There is a mom that I want so badly to be friends with (we keeping having tiny babies at the same time and so we always have a great time talking, but never any scheduled dates) who has six kids. She is so great at it is the thing – unlike me, who looks like I got hit by the no-sleep-dump-truck. This mom does kind of seem like the Duggar mom (up beat and energetic and kind and organized) Her clothes even match! I can’t even be jealous because she is so awe inspiring.

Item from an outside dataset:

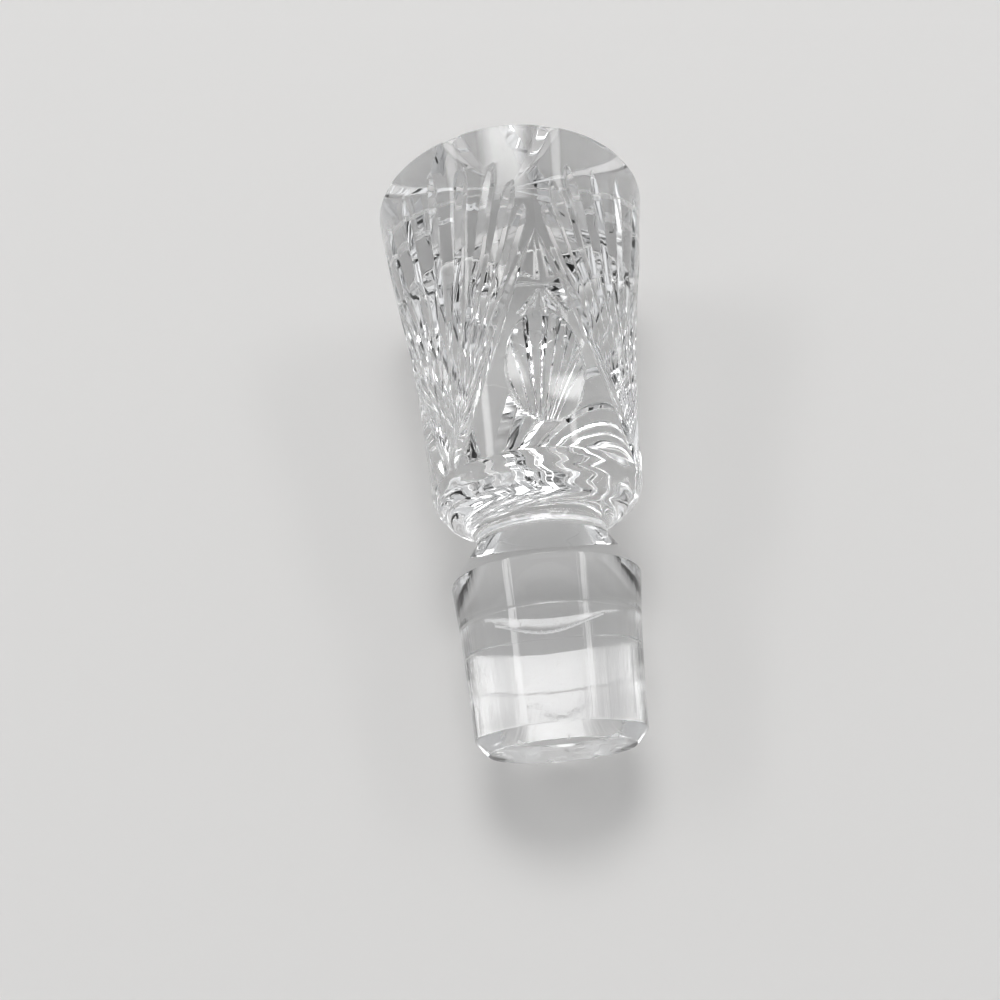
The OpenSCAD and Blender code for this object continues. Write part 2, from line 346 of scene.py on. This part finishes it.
def half_columns(s):
    """Where the columns run at these heights, from a panel's middle to its fan's middle.

    They follow the leg and the fan's cuts, so each edge of a cut has a line of the mesh on it."""
    r = body_r(s)
    middles = [leg_x(s)]
    halves = [np.where(s < PEAK_S, leg_h(s), 0) * LEG_WHEEL / LEG_LEAN]
    for share, top in FAN_CUTS:
        middles.append(r * SECTOR - fan_x(share, top, s))
        halves.append(fan_h(share, top, s) * WHEEL / math.cos(math.atan(fan_slope(share))))
    halves = [np.clip(h, 3 * SOFT, None) for h in halves]
    left = [m - h for m, h in zip(middles, halves)]
    right = [m + h for m, h in zip(middles, halves)]
    for i in range(len(middles) - 1):
        ridge = (right[i] + left[i + 1]) / 2
        right[i] = np.minimum(right[i], ridge)
        left[i + 1] = np.maximum(left[i + 1], ridge)
    knots, places, at = [0 * s], [0], 0
    for i, m in enumerate(middles):
        at += CUT_COLUMNS if i else PANEL_COLUMNS
        lines = [left[i] - SOFT, left[i] + SOFT, m - SOFT]
        if i == len(middles) - 1:
            lines += [m]
        else:
            lines += [m + SOFT, right[i] - SOFT, right[i] + SOFT]
        for j, line in enumerate(lines):
            knots.append(line)
            places.append(at + j)
        at = places[-1]
    places = np.asarray(places)
    knots, weight = spread(np.stack(knots, axis=1), places, COLUMN_GAP)
    end = (r * SECTOR)[:, None] - COLUMN_GAP * (places[-1] - places)
    return np.minimum(knots, end) @ weight


def body_turns(s):
    """Angles of all the columns at these heights, in the order round the body."""
    return all_round(half_columns(s) / body_r(s)[:, None], PANELS, PANEL_TURN, 2 * SECTOR)


def star_turns(r):
    """Angles of the columns on the top, which follow the star's edges."""
    half_turn = RAY_STEP / 2
    edge = np.arcsin(np.clip((ray_deep(r) + 0.01) * RAY_HALF / np.maximum(r, 0.5), 0, 0.3))
    e = np.minimum(SOFT / np.maximum(r, 0.1), 0.01)
    knots = np.stack([0 * r, e, edge - e, edge + e, 0 * r + half_turn], axis=1)
    knots, weight = spread(knots, np.array(STAR_COLUMNS), STAR_GAP)
    knots[:, -1] = half_turn
    turns = all_round(knots @ weight, RAYS, RAY_TURN, RAY_STEP)
    back = round((RAY_TURN - half_turn + SECTOR - PANEL_TURN) / (2 * math.pi) * COLUMNS)
    turns = np.roll(turns, back, axis=1)
    turns[:, :back] -= 2 * math.pi
    return turns


def from_front(turn):
    """An angle round the axis, from half a turn back to half a turn on."""
    return (turn + math.pi) % (2 * math.pi) - math.pi


def scratch_s(turn):
    """Height of the scratch that runs across the ground part, lowest near the middle of its run.

    A bow that levels out towards its ends, with two small quick waves that fade with it."""
    x = from_front(turn) + 0.03
    uneven = 0.05 * np.sin(90 * x) + 0.04 * np.sin(211 * x + 1)
    bow = SCRATCH_RISE * (1 - np.exp(-SCRATCH_BOW * x * x))
    return SCRATCH_S + bow + uneven * np.exp(-4 * x * x)


def scratch_depth(turn, s):
    """Depth of the scratch: a fine groove in uneven dashes, wider and deeper at its left end."""
    x = from_front(turn)
    (left, left_run), (right, right_run) = SCRATCH_LEFT, SCRATCH_RIGHT
    run = ease((x - left) / left_run) * ease((right - x) / right_run)
    broad = ease((SCRATCH_BROAD[0] - x) / SCRATCH_BROAD[1])
    dashes = 0.62 + 0.38 * np.sin(157 * x) * np.sin(61 * x + 1)
    half = SCRATCH_HALF[0] + SCRATCH_HALF[1] * broad
    across = np.clip(1 - ((s - scratch_s(turn)) / half) ** 2, 0, None) ** 2
    return run * dashes * (SCRATCH_H[0] + SCRATCH_H[1] * broad) * across


def chips(turn, row_s, row_r):
    """Small flakes off the plug's end edge: round dents at uneven places, fading from the edge."""
    out = 0 * turn
    for at, half, deep in CHIPS:
        out = out + deep * np.exp(-((from_front(turn - at) / half) ** 2))
    near = np.exp(-((row_s / CHIP_REACH) ** 2)) * np.exp(-(((row_r - END_R) / CHIP_REACH) ** 2))
    return out * near


def arc_rows(centre_r, centre_s, radius, side, angles):
    """Rows along an arc of the outline, which bends in where side is -1 and out where it is 1."""
    for q in angles:
        c, d = math.cos(q), math.sin(q)
        yield centre_r + side * radius * c, centre_s + radius * d, c, side * d


def turned_rows():
    """Rows from the plug's end up to the foot: radius, height, and the outline's outward normal.

    Each corner is two rows a little apart with their own sides' normals, so it is softly rounded.
    The line over the ground part has two rows more on each side."""
    corners = [
        (END_R, 0.0), (TIP_R, CHAMFER_S), (GROUND_R, GROUND_S), (COLLAR_R, COLLAR_S),
        (FALL_R, FALL_S),
    ]
    rows = [(r, 0.0, 0.0, -1.0) for r in (3.5, 7.5, END_R - CORNER)]
    for a, b, n in zip(corners, corners[1:], (3, 8, 3, 2)):
        run = np.array(b) - np.array(a)
        length = np.hypot(*run)
        t = run / length
        steps = np.linspace(CORNER, length - (0.0 if b == corners[-1] else CORNER), n + 1)
        if a[1] == GROUND_S:
            steps = np.concatenate([LINE_ROWS, steps[1:]])
        if b[1] == GROUND_S:
            steps = np.concatenate([steps[:-1], length - np.array(LINE_ROWS[::-1])])
        rows += [(a[0] + t[0] * u, a[1] + t[1] * u, t[1], -t[0]) for u in steps]
    meet = math.atan2(BULGE_S - NECK_S, NECK_C - BULGE_C)
    rows += arc_rows(NECK_C, NECK_S, NECK_ARC, -1, np.linspace(-SHOULDER, meet, 9)[1:-1])
    low = math.atan2(NECK_S - BULGE_S, NECK_C - BULGE_C)
    high = math.atan2(-FOOT_DROP, FOOT_R - BULGE_C)
    rows += arc_rows(BULGE_C, BULGE_S, BULGE_ARC, 1, np.linspace(low, high - 0.02, 12))
    return np.array(rows)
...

That said, I always feel like a huge ass, because I keep introducing her as the mom who has six kids. I guess that is probably worse than introducing a big-boob friend as the girl who has triple F’s or something. It’s just my awe talking! Out of line, and around my foot.
Anne
This is such a great post, because I think the truly sane ones among our lot do indeed know the limits to what they can handle. You know you’re done. You’re at your capacity, and that’s totally cool.
Me, I’m probably good at handling the two I’ve got at most, but still, some lingering craziness keeps me wondering, should we have another? And, unless my husband suddenly agrees to do me without a condom, two is where it’s at.
My first time at bat, I had twin boys. Then, I had a girl 8 days before their 2nd birthday. People still think I’m nuts. They think I should have thanked my lucky stars I knocked out two with one whack and should have been done after that. I wanted another one. And you know what. I’m kicking it single mommy style now and I still don’t think I’m done. I may find someone I might procreate with again later (post-divorce, etc.) and have a fourth. I don’t mind having 3 under 3 and I’m tackling it on my own and doing rather well if I say so myself. My mom always told me that I would know when I was done. I’m glad I didn’t cut the option out because I’m not so sure I’m done and the uncertainty is ok with me.